Now for a bit more of an explanation. So during my A-Levels my anxiety was so bad I had to stay home from school around a third of the time, found lessons really hard unless the teacher was completely understanding and I just found every day a struggle. Thanks to my AMAZING friends I got through it but it wasn’t pretty or easy so I was so relieved when the exams were finally over. To me, getting into York was a miracle and I just remember sitting on the sofa with my Dad and sister on results day, looking at my laptop that said I had got in and just crying because we were so happy! I had only just really got into a proper relationship with Will and although he was going to Aberystwyth I wasn’t really thinking about it and just enjoyed the summer. Come September, my anxiety had become a little bit worse but everyone just said it was the ‘university nerves’ so I just carried on and I wasn’t even tooo upset when dad left after dropping me off which was a good sign to me. I remember meeting all my flat in the kitchen and us all being super awkward as we didn’t know what to say but it all seemed really positive at the time.
Then came the fresher nights and oh my did my anxiety get bad. At the time I had really bad emetophobia (the fear of being sick or seeing someone else be sick- for me it was both) and of course when people drink too much, they can get ill quite quickly. Because of this I didn’t really go out too much and just preferred staying in my ‘safe zone’ which was my room, but as you can imagine, it was pretty lonely hearing everyone outside having a good time. Being me though, I just tried to look on the bright side, was happy my new flatmates were having a good time and just tried to make the most out of the daytime events going on.
|It wasn’t all bad!|
Lectures started and everything was going well until I started missing home and Will and my anxiety started to rear it’s ugly head again. Hearing everyone talk about their families and how they missed their mums really hurt and I ended up crying in my room quite a lot. It was a big relief when I had told the girls in the flat (via text because I was an absolute chicken) but it didn’t really make it any easier. So this carried on as well as the extra stresses like getting to know the university and the lecturers, the pressure to join societies, the workload and everything else and I just found myself constantly counting down the days until I could see Will as he made everything seem okay again.

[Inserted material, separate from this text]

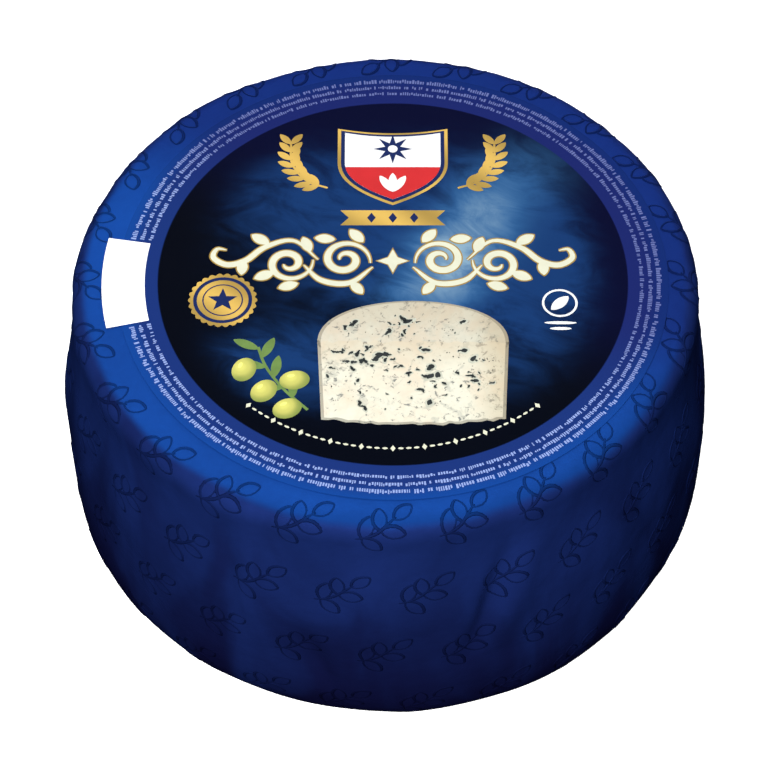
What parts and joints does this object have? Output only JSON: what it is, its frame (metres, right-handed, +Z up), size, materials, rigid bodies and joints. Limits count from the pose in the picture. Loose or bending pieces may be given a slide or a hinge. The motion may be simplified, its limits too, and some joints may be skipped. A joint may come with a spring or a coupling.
{
  "type": "wrapped blue cheese wheel",
  "caption": "Whole wheel of blue cheese shut in dark blue foil, standing on a flat underside, with a rounded top edge, a round label and a blank date label on top",
  "frame": {"origin": "middle of the flat underside that the wheel stands on", "axes": "+Z up; -Y is the front, from which the label's design is the right way up; -X is the side with the blank date label"},
  "size_m": [0.1983, 0.1936, 0.1074],
  "materials": {
    "blue_foil": "satin cobalt to navy lacquer on thin aluminium foil, softly creased and finely embossed",
    "label_print": "satin printed paper, navy with an indigo border",
    "blank_paper": "matt white paper, bare"
  },
  "bodies": {
    "root": {"wrapped_wheel": "blue_foil", "top_label": "label_print", "date_label": "blank_paper"}
  },
  "joints": []
}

So this basically got worse until Easter 2017, with me attending less and less lectures and spending more and more time in my room by myself as I was too nervous or anxious to talk to anyone. And even though I was truly really unhappy, it wasn’t all bad as I made friends with some lovely girls, went to a couple of lovely events and always had Will to support me.
|How young do we look?!|
|Jorge on the end on the right- you are an absolute star x|
Like I said, Florida was awful for me and so in September 2017 I tried again, this time living with my friends from my flat last year. Will and I made an extra special effort too to make me feel as comfortable as I could- we made my room the prettiest and homeliest it could be and it did look lovely and helped me to a certain extent. My best friend at the time was also starting at York so that was a comfort for me that a bit of home was just down the road.
However (yep, you guessed it!), within a week or two my anxiety was awful again and I was really struggling to balance my work, anxiety and newly-developed depression. My housemates all knew and did what they could but I didn’t really let them in so it was hard for me and for them to have any kind of support network there really. I did talk to my best friend at the time a lot but she was busy with her stuff and I ended up only seeing her once a week for an afternoon. So, the (awful) routine of counting down the days until Will got to York or I could go to Aber started again and I was spending more and more time in my room, crying and having panic attacks because it all got too much at times. I didn’t really admit any of this to Dad at the time as I didn’t want to let him or mum down (which is so silly now I look back), but it meant that Will was basically my sole support and quite honestly I don’t know what I would’ve done without him. This obviously wasn’t ideal though as I could only seen him every two weeks (unless I missed uni) and he has other stresses on which meant we fought a bit when it all got too much and put a massive strain on our relationship. This carried on until probably November when I had to bail on uni because it was too much and so I worked from home with permission from my tutor. The Christmas holidays were hard as I was half working hard to prepare for my exams, half deciding if I even could go back. Then it got to January and the idea of getting on a train and going back was just too much and I was having so many panic attacks again until Dad sat me down and we decided that university really wasn’t making me well.
After that, I started seeing doctors again, started grief counselling which brings us to now! I’ve now decided that uni really isn’t for me- the environment, the pressure and being so far away from home comforts (although Will and I are still long-distance term time) was just too much for me and you know what? That’s okay. I know now I don’t want to study Psychology either- I don’t want my whole career to be based on negative experiences in my life which is what I would’ve used to help people, and I want to write and try and help people that way. And although right now I’m not sure how I’m going to do that, I’ve got time and overall I am in such a better place than I was.
So, for all of you who wanted to know my university experience, there it is! If there’s anything else uni-related you would like me to write about please let me know below.
Sorry if this was a bit of a heavy blogpost, I just hope it helps others to perhaps spot warning signs earlier on and to encourage them that it’s okay if uni isn’t for them- it’s not for everyone!